Containers or boxes should be large enough to allow room for adequate cushioning material on all sides of the contents. They should be in good, rigid condition with no punctures, tears, rips, or corner damage. All flaps should be intact.

Each item within the container should be wrapped separately. Fragile articles need both proper separation from each other and clearance from the corners and sides of the box. Glass items must not touch other glass items. Proper cushioning material, combined with a strong outer container, will protect the shipment.

Proper closure and banding of the container is as important as adequate cushioning. Boxes should be closed securely with strong tape—such as pressure-sensitive plastic, water-activated paper tape or water-activated reinforced tape—two inches or more in width. Never use masking tape, cellophane tape, string or paper over wrap.

2. Shipment labeling. To ensure precise delivery, freight needs to be labeled appropriately. Always follow these guidelines:

  • Remove or completely cover old labels.
  • Place labels on the top of the box.
  • Use only one address label to avoid confusion.
  • Do not place labels over a seam or closure on top of sealing tape.
  • Place a duplicate form of address information inside the container for added protection.
  • You should always be able to locate a full return address on the shipping label.

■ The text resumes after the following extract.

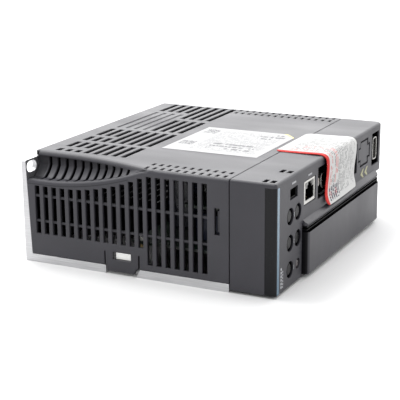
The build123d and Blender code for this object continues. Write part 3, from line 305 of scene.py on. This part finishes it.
def door_shade(g):
    """Painted shade in the finger groove along the door's upper edge, but for a thin lighter line, and at its
    near end.
    """
    _, y, z = g.split(g.place)
    groove = g.window(z, DOOR_BOX[1].z - 2.85 * MM, DOOR_BOX[1].z - 0.12 * MM)
    line = g.window(z, DOOR_BOX[1].z - 1.75 * MM, DOOR_BOX[1].z - 1.35 * MM)
    groove = g.math("SUBTRACT", groove, g.math("MULTIPLY", line, 0.22))
    near_end = g.ramp(y, DOOR_BOX[0].y + 0.3 * MM, DOOR_BOX[0].y + 0.8 * MM, 0.85, 0.0)
    return g.math("SUBTRACT", 1.0, g.math("MAXIMUM", groove, near_end))


def gloss_plastic(name, color, roughness=0.08, coat=0.6, radius=0.25 * MM, shine=0.5):
    """Polished plastic with faint streaks and dust in the coat."""
    g = Graph(name)
    streaks = g.noise(60.0, 4.0, g.stretch((1.0, 1.0, 0.15)))
    dust = g.noise(1900.0, 2.0)
    rounded = g.bevel(radius)
    body = g.mix(g.ramp(streaks, 0.3, 0.7), tint(color, 0.9), tint(color, 1.12))
    body = g.mix(g.ramp(dust, 0.72, 0.78, 0.0, 0.25), body, (0.35, 0.35, 0.36))
    g.set(Base_Color=body, Roughness=g.ramp(streaks, 0.35, 0.7, roughness, roughness + 0.08))
    g.set(Coat_Weight=coat, Coat_Roughness=0.04)
    g.set(Normal=g.bump(streaks, 0.08, 0.05 * MM, rounded))
    g.set(Specular_IOR_Level=shine)
    return g.material


def rubber(name, color, roughness=0.55, shine=0.5):
    """Soft key rubber: fine speckle and a worn, paler crown."""
    g = Graph(name)
    speckle = g.noise(3200.0, 2.0)
    cloud = g.noise(160.0, 3.0)
    rounded = g.bevel(0.4 * MM)
    body = g.mix(g.ramp(cloud, 0.35, 0.65), tint(color, 0.85), tint(color, 1.25))
    body = g.mix(g.math("MULTIPLY", g.edge(rounded), 0.4), body, tint(color, 2.2))
    g.set(Base_Color=body, Roughness=g.ramp(speckle, 0.3, 0.7, roughness - 0.08, roughness + 0.08))
    g.set(Normal=g.bump(speckle, 0.25, 0.03 * MM, rounded), Specular_IOR_Level=shine)
    return g.material


def drawn_metal(
    name, color, roughness, grain=(1.0, 60.0, 60.0), scale=55.0, wear=1.0, radius=0.3 * MM, shade=None,
):
    """Metal with lines drawn along one axis: grain stretches the noise across that axis."""
    g = Graph(name)
    lines = g.noise(scale, 5.0, g.stretch(grain), 0.6)
    stain = g.noise(24.0, 3.0)
    rounded = g.bevel(radius)
    body = g.mix(g.ramp(lines, 0.35, 0.65), tint(color, 0.80), color)
    body = g.mix(g.ramp(stain, 0.5, 0.75, 0.0, 0.22), body, tint(color, 0.70))
    body = g.mix(g.math("MULTIPLY", g.edge(rounded), 0.6), body, tint(color, 1.1 * wear))
    # Painted shade: where shade(g) falls to 0 the metal is painted near-black.
    if shade:
        body = g.mix(shade(g), tint(color, 0.06), body)
    g.set(Base_Color=body, Metallic=1.0)
    g.set(Roughness=g.ramp(lines, 0.3, 0.7, roughness - 0.06, roughness + 0.1))
    g.set(Normal=g.bump(lines, 0.25, 0.03 * MM, rounded))
    return g.material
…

On the inbound/receiving side: Change of custody is a critical moment in the logistics process, and is perhaps the single most important consideration when your freight arrives. It is imperative that you have qualified and trained employees to thoroughly inspect the freight.

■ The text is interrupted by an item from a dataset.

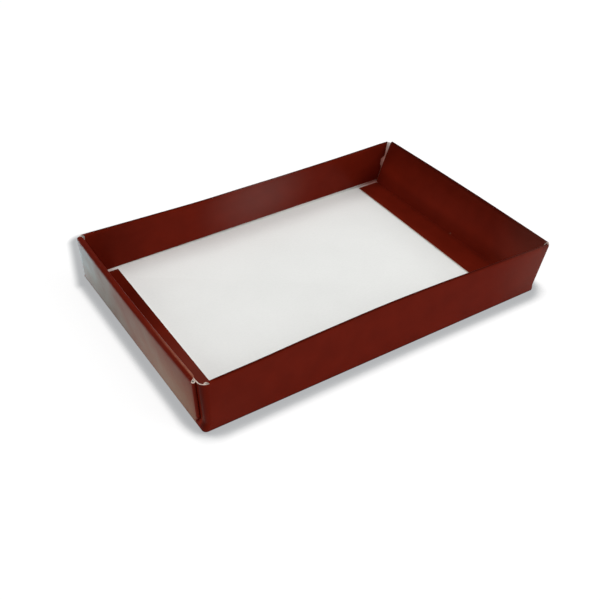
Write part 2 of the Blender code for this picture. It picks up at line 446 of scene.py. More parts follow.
@dataclass(frozen=True)
class Flap:
    """What a wall carries on with over its outer layer: rolled rim, inner panel and any flange."""

    wall: Wall
    outer: Pair  # where the outer layer's top starts and ends along the wall
    corners: tuple[Corner, Corner]  # the corners at those ends

    def rim(self, inner: Pair) -> list[FlapRow]:
        """Lays out the rolled rim.

        Args:
            inner: where the inner panel's top starts and ends.

        Returns:
            The rows, from the outer layer to the inner panel.
        """
        kind = self.wall.kind
        rows = []
        for i in range(1, STEPS.fold + 1):
            share = i / STEPS.fold
            angle = math.pi * share
            ends = tuple(mix(*pair, share**kind.narrowing) for pair in zip(self.outer, inner))
            inset = self.wall.pitch / 2 * (1 - math.cos(angle))
            z = kind.top + kind.roll * math.sin(angle)
            ridge = kind.ridge * max(0.0, 1.0 - ((angle - SIZE.ridge_angle) / SIZE.ridge_spread) ** 2)
            rows.append(FlapRow(ends, (inset, inset), z, math.sin(angle), ridge))
        return rows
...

Each shipment must be compared to the airbill or truck bill. Is the correct number of boxes accounted for? Are the boxes damaged? If the bands are broken or if boxes are open, are all the contents accounted for? Most importantly, are these inspections being done thoroughly prior to signing for the shipment?

The next critical element is making sure that all the freight is moved and stored properly. If unpacked, adhere to the special cargo handling labels, as well as to proper stacking and palletizing procedures.

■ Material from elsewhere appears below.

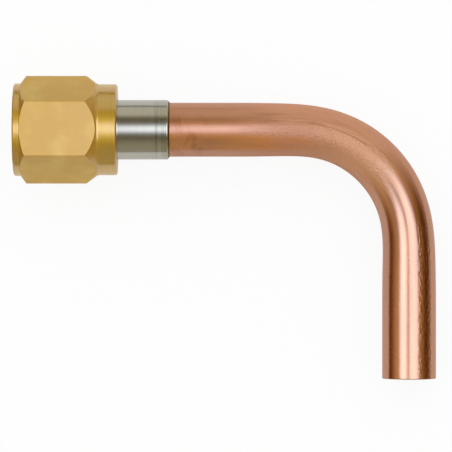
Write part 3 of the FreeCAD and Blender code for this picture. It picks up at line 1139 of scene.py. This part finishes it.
@dataclass
class Studio:
    """White table, soft light all round, and the camera square to the plane of the bend.

    Metal shows where the studio is bright and where it is dim. Its tones are given by direction, in degrees
    off the line from the fitting to the camera: one ring across the picture, from left to right, and one
    up it. Two softboxes hang over the table side by side, with a narrow gap between them for the camera.
    """

    floor_side: float = 0.16
    floor_shade: str = "#FAFAFA"
    shadow_seen: float = 0.09
    shadow_in_metal: float = 0.72
    sky: float = 0.95
    light_from_top: float = 0.45
    middle: tuple[float, float] = (50.09, -22.67)
    distance: float = 850.0
    view_width: float = 106.45
    least_off_axis: float = 1e-5
    lamp_colour: str = "#EAF0FF"
    lamps: tuple[Lamp, ...] = (
        Lamp(4.1, middle=(-27.0, 1.5), half_size=(20.0, 24.0), lit_within=0.3, dark_beyond=1.35),
        Lamp(3.5, middle=(17.0, 1.5), half_size=(18.5, 24.0), dark_beyond=1.3),
    )
    across: tuple[tuple[float, str], ...] = (
        (-94.0, "#6A3014"), (-84.0, "#764422"), (-74.0, "#B88C5C"), (-62.0, "#ECD09A"), (-50.0, "#E0C494"),
        (0.0, "#B8A47C"), (40.0, "#AA8C60"), (54.0, "#BC9858"), (66.0, "#845828"), (80.0, "#4A2810"),
        (86.0, "#4A3020"), (92.0, "#B09078"),
    )
    up: tuple[tuple[float, str], ...] = (
        (-97.0, "#2A2418"), (-94.5, "#BEB6A0"), (-60.0, "#B0A88E"), (-48.0, "#A09880"), (-38.0, "#7C7258"),
        (-20.0, "#7C7258"), (20.0, "#7C7258"), (42.0, "#786C52"), (50.0, "#B0A890"), (58.0, "#E8E2D0"),
        (98.5, "#EAE6DA"), (101.0, "#2A2418"),
    )

    def build_floor(self) -> Object:
        """Makes the table top: white paper, whose own light is mixed in to leave only a faint shadow.

        Returns:
            The floor.
        """
        half = self.floor_side / 2
        corners = [(-half, -half, 0), (half, -half, 0), (half, half, 0), (-half, half, 0)]
        mesh = bpy.data.meshes.new("floor")
        mesh.from_pydata(corners, [], [(0, 1, 2, 3)])
        material = bpy.data.materials.new("paper_white_matt")
        material.use_nodes = True
        tree = material.node_tree
        tree.nodes.clear()
        ray = add(tree, "ShaderNodeLightPath").outputs
        mirrored = add(tree, Maths.MAXIMUM, [ray["Is Glossy Ray"], ray["Is Transmission Ray"]])
        in_metal = add(tree, Maths.MULTIPLY, [mirrored, 1.0 - self.shadow_in_metal])
        in_picture = add(tree, Maths.MULTIPLY, [ray["Is Camera Ray"], 1.0 - self.shadow_seen])
        whitened = add(tree, Maths.MAXIMUM, [in_metal, in_picture])
        paper = add(tree, "ShaderNodeBsdfDiffuse", {"Color": linear(self.floor_shade)})
        white = add(tree, "ShaderNodeEmission", {"Color": WHITE, "Strength": 1.0})
        add(tree, "ShaderNodeOutputMaterial", [add(tree, "ShaderNodeMixShader", [whitened, paper, white])])
        mesh.materials.append(material)
        floor = bpy.data.objects.new("floor", mesh)
        bpy.context.scene.collection.objects.link(floor)
        return floor

    def build_walls(
        self, tree: NodeTree, right: object, top: object, sideways: object, upwards: object
    ) -> Node:
        """Adds the tones of the studio round the table.

        Args:
            tree: The world's tree.
            right: How far a direction points to the right.
            top: How far it points up the picture.
            sideways: Its angle across the picture, in degrees.
            upwards: Its angle up the picture, in degrees.

        Returns:
            The node with the tone for each direction.
        """
        rings = []
        for angle, tones in ((sideways, self.across), (upwards, self.up)):
            share = add(tree, Maths.MULTIPLY_ADD, [angle, 1 / FULL_TURN, 0.5])
            stops = [(0.5 + place / FULL_TURN, linear(colour)) for place, colour in tones]
            rings.append(add(tree, "ShaderNodeValToRGB", [share], stops))
        top_squared = add(tree, Maths.MULTIPLY, [top, top])
        both_squared = add(tree, Maths.MULTIPLY_ADD, [right, right, top_squared])
        off_axis = add(tree, Maths.MAXIMUM, [both_squared, self.least_off_axis])
        lean = add(tree, Maths.DIVIDE, [top_squared, off_axis])
        return add(tree, "ShaderNodeMix", [lean, *rings], data_type="RGBA")

    def build_lamp(self, tree: NodeTree, lamp: Lamp, sideways: object, upwards: object) -> Node:
        """Adds how brightly one lamp shines from each direction.

        Args:
            tree: The world's tree.
            lamp: The lamp.
            sideways: A direction's angle across the picture, in degrees.
            upwards: Its angle up the picture, in degrees.

        Returns:
            The node whose output is the lamp's level inside its edges and nought outside.
        """
        angles = add(tree, "ShaderNodeCombineXYZ", [sideways, upwards])
        off_middle = add(tree, Vectors.SUBTRACT, [angles, (*lamp.middle, 0.0)])
        shares = add(tree, Vectors.DIVIDE, [off_middle, (*lamp.half_size, 1.0)])
        reach = add(tree, Vectors.LENGTH, [shares])
        edges = [lamp.lit_within, lamp.dark_beyond]
        return add(tree, MAP_RANGE, [reach, *edges, lamp.level, 0.0], **SMOOTH)

    def build_light(self) -> World:
        """Makes the light: even white for the table and the background, the studio's tones for the metal.

        Returns:
            The world.
        """
        world = bpy.data.worlds.new("studio")
        world.use_nodes = True
        tree = world.node_tree
        tree.nodes.clear()
        towards = add(tree, "ShaderNodeTexCoord").outputs["Generated"]
        right, top, front = (add(tree, Vectors.DOT_PRODUCT, [towards, axis]) for axis in OWN_AXES)
        sideways, upwards = (
            add(tree, Maths.DEGREES, [add(tree, Maths.ARCTAN2, [part, front])])
            for part in (right, top)
        )
        glow = self.build_walls(tree, right, top, sideways, upwards)
        for lamp in self.lamps:
            level = self.build_lamp(tree, lamp, sideways, upwards)
            light = add(tree, Vectors.SCALE, [linear(self.lamp_colour)[:3], level])
            glow = add(tree, Vectors.MAXIMUM, [glow, light])
        in_metal = add(tree, "ShaderNodeBackground", {"Color": glow, "Strength": 1.0})

        ray = add(tree, "ShaderNodeLightPath").outputs
        lighting = add(tree, Maths.MULTIPLY_ADD, [top, self.light_from_top, self.sky])
        level = add(tree, "ShaderNodeMix", [ray["Is Camera Ray"], lighting, 1.0])
        on_table = add(tree, "ShaderNodeBackground", {"Color": WHITE, "Strength": level})
        chosen = add(tree, "ShaderNodeMixShader", [ray["Is Glossy Ray"], on_table, in_metal])
        add(tree, "ShaderNodeOutputWorld", [chosen])
        world.cycles.sampling_method = "NONE"
        bpy.context.scene.world = world
        return world

    def build_camera(self) -> Object:
        """Makes the camera, square to the plane of the bend.

        Returns:
            The camera.
        """
        lens = bpy.data.cameras.new("camera")
        lens.sensor_width = 36.0
        lens.lens = lens.sensor_width * self.distance / self.view_width
        camera = bpy.data.objects.new("camera", lens)
        moved = Matrix.Translation(OWN_TO_ROW @ Vector((*self.middle, self.distance)))
        camera.matrix_world = moved @ Matrix(OWN_AXES).transposed().to_4x4()
        bpy.context.scene.collection.objects.link(camera)
        bpy.context.scene.camera = camera
        return camera

    def build(self) -> None:
        """Makes the floor, the light and the camera, and sets how colours are shown."""
        self.build_floor()
        self.build_light()
        self.build_camera()
        bpy.context.scene.view_settings.view_transform = "Standard"


def main() -> None:
    """Builds the fitting and the studio around it."""
    logging.basicConfig(level=logging.INFO, format="%(name)s: %(message)s")
    UnionNut().build()
    nipple = Nipple()
    nipple.build_nipple()
    nipple.build_cone()
    nipple.build_braze()
    CopperTube().build()
    Studio().build()


if __name__ == "__main__":
    main()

The best way to ensure that you are taking all measures to prevent loss and damage on your end is to select qualified individuals to manage the process. You also need to provide clear direction through training manuals and reference guides.

On the carrier or transportation partner side: Perhaps the final and most important aspect of managing damage and claims is to partner with a reliable carrier. You should frequently inspect your carrier's vehicles. In determining their condition, you can draw conclusions about their operation in general. Also, do a site inspection of your carrier's operation and facility. See, firsthand, how it stages and mingles its freight.

When considering a transportation partner, here are some questions to ask:

  • Does the carrier conduct background checks on the individuals responsible for receiving, warehousing, and storage?
  • What is the current claims rate?
  • What quality standards, such as ISO9000, does it adhere to?
  • How is cargo moved within the carrier's facility?
  • Is the carrier's facility secure?
  • Does the carrier maintain separate shipping and receiving operations for security?
  • Is the carrier's equipment state of the art?
  • Does the carrier conduct dock checks?
  • Is the carrier T.A.P.A. certified?

Managing damage, loss and claims is a vital component of an integrated logistics program. Proper preparation of freight is one way to manage the process. Working closely with your vendors and shipping partners is another means to making sure your freight gets delivered on time, on budget, and in the proper condition.

Remember, an ounce of prevention is worth a pound of cure.